The pound was also hit by a string of lacklustre economic data from the Office for National Statistics (ONS), which pointed to a widening UK trade deficit, weak industrial production and another drop in construction output.
The FTSE 100 dropped nearly 1.1%, falling 78.26 points to 7,092.43, as a global equity sell-off sparked by fears that rising inflation will spark interest rate hikes continued.
Over half of the gains that the pound made since the start of the year against the dollar have been wiped out Hamish Muress, currency analyst at OFX
European peers fared worse, with the French Cac 40 down 1.4% and the German Dax lower by nearly 1.3%.
In oil markets, Brent crude prices slipped 1.3% to 63.39 US dollars per barrel – its lowest level since mid-December – as investors continued to worry about oversupply after US data showed higher output stateside.
In UK stocks, Direct Line rose 10p to 378.5p after announcing full-year results would come in ahead of expectations thanks to good results in motor and commercial and lower than expected weather-related claims.
Shares in Royal Bank of Scotland (RBS) slumped 9.1p to 274.5p. The bank’s now-defunct Global Restructuring Group was back in the spotlight as the Financial Conduct Authority (FCA) said it was “highly unlikely” that a report into RBS’s mistreatment of small businesses will be published before next Friday’s deadline imposed by MPs, but it has agreed to send them a copy.
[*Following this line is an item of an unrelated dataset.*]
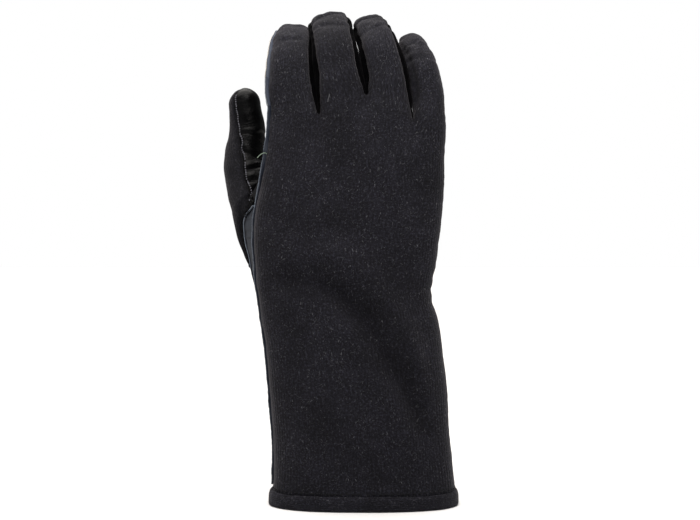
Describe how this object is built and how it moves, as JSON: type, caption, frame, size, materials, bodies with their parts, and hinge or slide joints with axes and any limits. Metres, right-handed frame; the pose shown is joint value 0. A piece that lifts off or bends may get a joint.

Shares in Trinity Mirror jumped 6.7p to 76.5p after the publisher struck a £126.7 million deal to buy a string of titles from Richard Desmond’s media empire, including the Daily Express, the Daily Star and OK! magazine.
Metro Bank rose 38p to 3,488p on news that it would create 900 new jobs this year as it bulks up its apprenticeship scheme and takes its total staff roster to nearly 4,000.
The biggest risers on the FTSE 100 were Direct Line Insurance up 10p to 378.5p, Admiral Group up 33p to 1,852.5p, Paddy Power Betfair up 125p to 8,150p, and Taylor Wimpey up 2.45p to 184.4p.
The biggest fallers were Johnson Mattey down 141p to 3,110p, Pearson down 22.2p to 658.8p, Royal Bank of Scotland down 9.1p to 274.5p, and NMC Health down 100p to 3,110p.